Tue Jun 23, 2015, 09:43 AM
Jun 2015

I've seen progressives red-faced angry at tenure when it was in their way, so let's not kid ourselves.

The classical Japanese literature professor teaches 3 classes per year, with 8 students per class while the anime class has 300 students and a 400-student waiting list? Can't hire somebody to teach all the popular classes because of all the Milton, Spencer, Shakespeare, etc., faculty? Or when the German Dept. has a tenured Dutch specialist, medievalist, Norwegian folklore expert, and and historical dialectologist but sociology needs tenure lines? Or when tenured faculty make $125k/year while the adjuncts teaching Afro-Caribbean Literature or "Feminist approaches to literature" get $3k/course--and the senior tenured pay increases are often more than $3k/year!? And that guy saying that many of the environment problems due to population growth are because of immigrants--a thinly veiled anti-Latino racist "dog whistle"! And what to do when 3% salary increases for high-priced tenured faculty make hiring even new adjuncts impossible?

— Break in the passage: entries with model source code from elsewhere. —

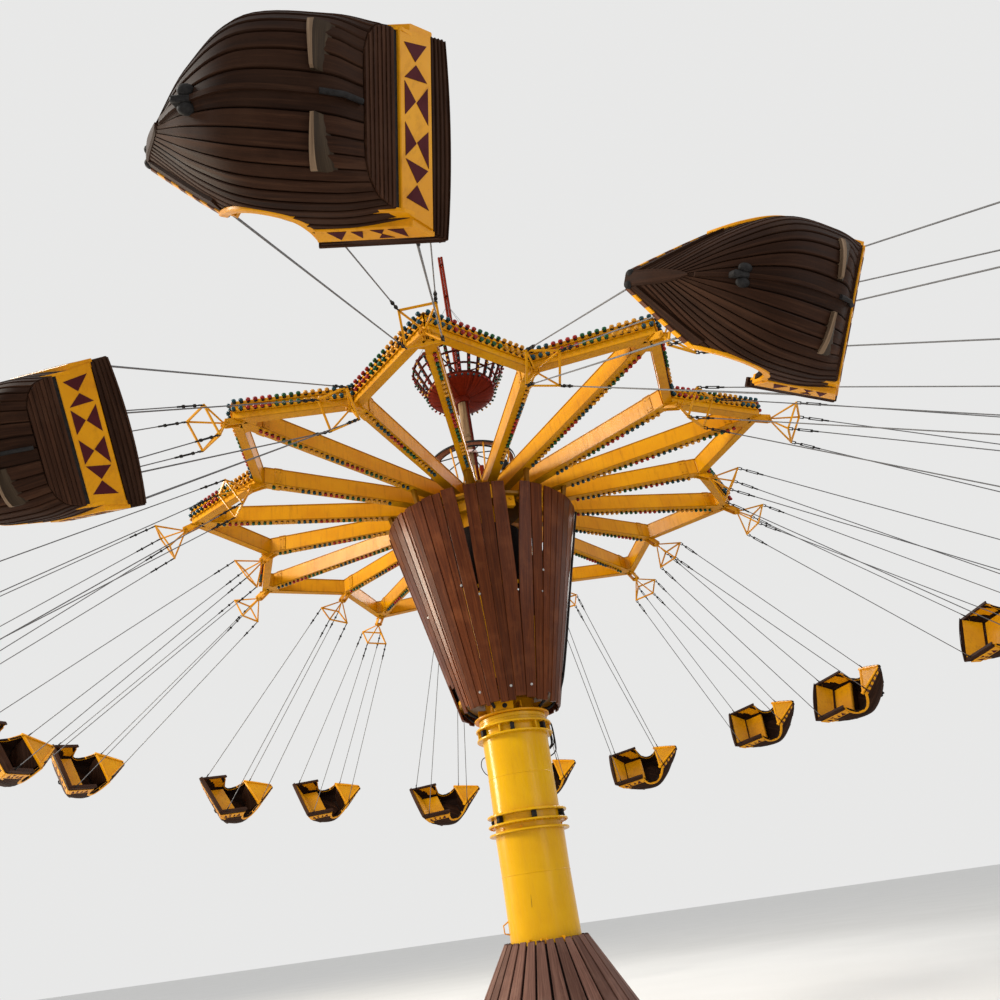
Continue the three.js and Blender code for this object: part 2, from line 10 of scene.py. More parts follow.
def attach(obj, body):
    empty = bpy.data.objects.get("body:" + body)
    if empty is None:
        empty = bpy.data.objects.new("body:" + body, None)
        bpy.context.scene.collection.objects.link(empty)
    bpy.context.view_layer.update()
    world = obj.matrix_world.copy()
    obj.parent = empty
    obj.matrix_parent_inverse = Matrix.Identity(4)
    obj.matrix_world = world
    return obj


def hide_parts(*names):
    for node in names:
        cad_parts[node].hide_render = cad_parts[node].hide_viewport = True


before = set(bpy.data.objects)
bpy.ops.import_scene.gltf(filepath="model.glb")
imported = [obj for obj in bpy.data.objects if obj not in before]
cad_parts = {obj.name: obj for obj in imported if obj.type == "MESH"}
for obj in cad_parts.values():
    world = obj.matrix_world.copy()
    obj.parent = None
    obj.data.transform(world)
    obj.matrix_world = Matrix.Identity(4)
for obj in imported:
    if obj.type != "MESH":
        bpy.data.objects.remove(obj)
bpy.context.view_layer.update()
rng = random.Random(11)

# Sizes that the CAD model was built from, in metres and degrees

ARMS = 20
ARM_STEP = 2 * pi / ARMS
MAST_SIDES = 24
MAST_R = 0.46
FOOT_TOP = 0.0405
FLANGE_R = 0.55
RING_T = 0.025
LOWER_TOP = 2.765
UPPER_FOOT = 2.86
MAST_TOP = 4.06
JOINT_RINGS_APART = 0.11
HEAD_RINGS_APART = 0.138
LEAD_FOOT = 3.62
LEAD_OUT = 0.605
LEAD_ANGLE = -7.5 * 2 * pi / MAST_SIDES
BEARING_R = 0.49
BEARING_TOP = 4.175
TURNTABLE_Z = 4.18
SKIRT_FOOT_R = 1.38
SKIRT_TOP_R = 0.54
SKIRT_TOP = 1.38
HEAD_R = 0.37
MOTOR_AT = 0.455
MOTOR_ANGLE = 1.4 * ARM_STEP
CONE_FOOT = 4.25
CONE_TOP = 7.36
CONE_FOOT_R = 0.738
CONE_TOP_R = 1.58
HUB_R = 0.7
BEAM_FOOT = 7.62
BEAM_TOP = 7.9
ARM_W = 0.15
RIM_W = 0.12
OUTER_R = 4.675
INNER_R = 3.78
GUSSETS = (0.36, 0.2)
PIN_OUT = 0.07
PIN_Z = 7.525
SWINGS = (59.3, 54.5, 57, 54, 57, 58, 61.5, 53, 54.5, 47.5, 54.5, 49.5, 57, 55, 60, 55, 57, 54, 57, 54.5)
TWIST = radians(10)
PENDULUM = 4.75
BRACKET_DROP = 0.36
BRACKET_HALF = 0.21
BRACKET_BAR = 0.026
BOAT_SHIFT = 0.11
STERN_X = -0.79
TRANSOM_SLOPE = 1.242
DECK_X = 0.3
DECK_Z = -0.06
PANEL_X = -0.15
SEAT_Z = -0.29
STERN_EYE = Vector((-0.64, 0.472, 0))
BOW_EYE = Vector((0.35, 0.28, -0.045))
NEST_FOOT = 10.08
BOWL_TOP = 10.23
BOWL_R = 0.63
BOWL_FOOT_R = 0.15
BOWL_WALL = 0.025
BASKET_FOOT_R = 0.61
BASKET_TOP = 10.8
BASKET_R = 0.88
BASKET_RIBS = 24
POLE_R = 0.095
POLE_TOP = 13.86
DOME_R = 0.77
DOME_BAND = 0.15
DOME_RISE = 0.745
DOME_H = 0.26
DOME_POST_R = 0.6
DOME_RIBS = 8

UP = Vector((0, 0, 1))
AHEAD = Vector((0, -1, 0))
SIDES = (-1, 1)
# a solid's axis stays open by this much, and a piece keeps this clear of the next
AXIS_R = 0.001
CLEAR = 0.0005

# The camera, at a standing person's height. The photo's lens bends straight lines, and the
# small shift brings a straight lens nearest to it

EYE = Vector((0.709, -11.135, 1.6))
YAW, PITCH, ROLL = -0.0916, 0.5137, -0.141
LENS = 26.914
LENS_SHIFT = (0.04, 0.0043)

# Points, angles and outlines


def vec(x, y, z):
    return Vector((x, y, z))


def mix(a, b, t):
    return a + (b - a) * t


def steps(count, low=0.0, high=1.0):
    """Evenly spaced numbers, with both ends."""
    return [mix(low, high, i / count) for i in range(count + 1)]


def turns(count, first=0.0):
    """Evenly spaced angles round a circle."""
    return [2 * pi * (i + first) / count for i in range(count)]


def spin(angle):
    """Turns the arm that points along -Y to the arm at this angle, clockwise from above."""
    return Matrix.Rotation(-angle, 4, "Z")


def polar(radius, angle, z=0.0):
    return vec(-radius * sin(angle), -radius * cos(angle), z)


def axes(x, y, z, at):
    """The place that has these axes and this origin."""
    return Matrix.Translation(at) @ Matrix((x, y, z)).transposed().to_4x4()


def circle(at, side, other, radius, sides):
    return [at + (side * cos(t) + other * sin(t)) * radius for t in turns(sides)]


def oblong(left, right, low, high):
    return [(left, low), (right, low), (right, high), (left, high)]


def board(half, back, shoulder, front, chamfer=0.004):
    """A board's section in (across, depth) pairs: its back is flat, its front edges are cut off."""
    return [(-half, back), (half, back), (half, shoulder), (half - chamfer, front), (chamfer - half, front),
            (-half, shoulder)]


def heading(path, i):
    """The way that a path of points takes at one of them."""
    return (path[min(i + 1, len(path) - 1)] - path[max(i - 1, 0)]).normalized()


def lookup(table, x):
    """The value at x on straight lines through (x, value) pairs."""
    for (xa, ya), (xb, yb) in zip(table, table[1:]):
        if x <= xb:
            return mix(ya, yb, (x - xa) / (xb - xa))
    return table[-1][1]


def curve(points, at):
    """A point on the Catmull-Rom curve through points, this many spans from the first."""
    last = len(points) - 1
    i = min(int(at), last - 1)
    t = at - i
    b, c = Vector(points[i]), Vector(points[i + 1])
    a = Vector(points[i - 1]) if i > 0 else b * 2 - c
    d = Vector(points[i + 2]) if i + 2 <= last else c * 2 - b
    return (b * 2 + (c - a) * t + (a * 2 - b * 5 + c * 4 - d) * t * t + (b * 3 - a - c * 3 + d) * t ** 3) / 2


def smooth(points, each):
    """The curve through points, with this many steps for each span."""
    return [curve(points, s / each) for s in range((len(points) - 1) * each + 1)]


# Meshes in the making


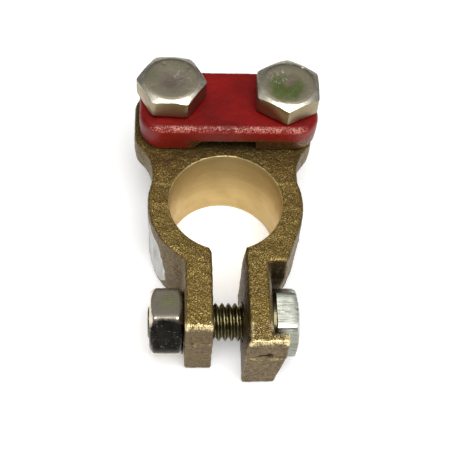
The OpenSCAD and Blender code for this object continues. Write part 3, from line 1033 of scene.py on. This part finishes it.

Them's the arguments in a nutshell.

Tenure means inflexible staffing.

Tenure means budgetary inflexibility.

Tenure means unpopular words can be uttered without fear of losing your job.

Tenure means that you're not being taught by people like you or whom you like, on account of politics or ethnicity or age or gender.

Given that professorships skew left on average, the "unpopular words" concern is mostly a (R) thang, but not entirely. The first two are mostly administrator issues, but that's because the left-of-center complaints are fielded on campus and seldom break out into the news. Esp. on DU, which, like most groups, defends its own.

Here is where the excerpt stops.